Publication en ligne le 13 septembre 2018

Texte intégral

1Cette contribution propose à la fois une synthèse des trois textes soumis à la discussion1 et un certain nombre d’analyses conçues comme autant de prolongements aux débats en cours. L’ensemble pose de façon centrale la question de la validité, de la spécificité, mais aussi de la légitimité des méthodologies de recherche en didactique du français. Nous avons constaté que l’emprunt aux disciplines connexes (la linguistique, la sociolinguistique, la psychologie du langage), tout du moins dans la phase d’émergence de cette didactique appliquée au français langue maternelle, s’est avant tout porté sur la dimension méthodologique ; étant entendu que les cadres théoriques se sont, eux, considérablement renouvelés, jusqu’à acquérir d’ailleurs une certaine autonomie.
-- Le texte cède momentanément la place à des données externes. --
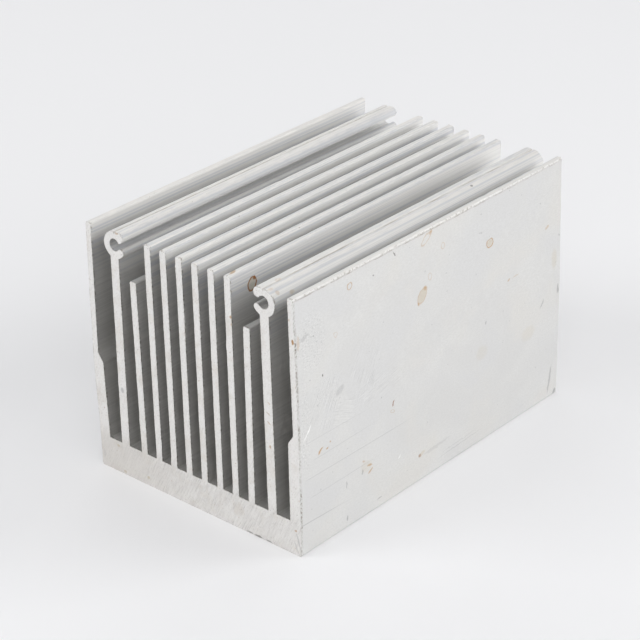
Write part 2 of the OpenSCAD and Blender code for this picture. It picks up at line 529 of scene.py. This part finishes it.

2Pour appuyer la démonstration, nous envisageons de mettre en perspective les analyses formulées par les trois intervenants en soulignant les éléments susceptibles d’une discussion, et en pointant à la fois les termes d’éventuelles oppositions et les zones de convergence ou de complémentarité. Au-delà, nous formulerons une série de propositions susceptibles de renouveler les démarches et les méthodologies avancées ici et là pour l’étude des processus d’acquisition du langage oral et écrit.

1. Le travail sur corpus

3La constitution des corpus longs et/ou construits est comprise dans une filiation aux sciences du langage. Cette méthodologie offre de nombreux avantages pour la didactique, mais elle ne va pas sans poser quelques problèmes.

4Du côté des gains, S. Granger se réfère à C. Blanche-Benveniste (1996) pour qui les corpus longs permettent de distinguer les composantes essentielles des phénomènes plutôt périphériques du fonctionnement des langues. En accord avec cette analyse, nous constatons également que les recherches menées sur l’acquisition du langage bénéficient dans les mêmes termes du travail sur des corpus longs, concernant notamment l’appréhension des composantes linguistiques liées à la maitrise de langues différentes (D.I. Slobin, 1985 ; B. MacWhinney & E. Bates, 1989 ; W. Dressler, 1997). Cette méthodologie des corpus permet en effet de repérer les procédures majeures et efficientes sur le plan cognitif, et donc par contraste d’isoler les impasses ou « culs de sac » (l’expression est de W. Dressler, ibid.) de l’apprentissage. Cependant, cette démarche a des implications plus larges. De nombreux spécialistes du développement du langage vont plus loin2 ; pour eux, ces procédures efficientes correspondent à des opérations linguistiques fondamentales, à des noyaux langagiers qui transcendent les propriétés de chaque langue. Cette conception en rencontre d’autres qui visent la recherche d’invariants linguistiques propres à définir les propriétés universelles du langage. Le projet, certes largement critiqué au sein même des sciences du langage3, est cependant intéressant parce qu’il interroge, bien évidemment, les sciences cognitives (E. Bates et al., 1995 ; J.L. Elman et al., 1996 ; A. Gopnick & A.N. Meltzoff, 1997).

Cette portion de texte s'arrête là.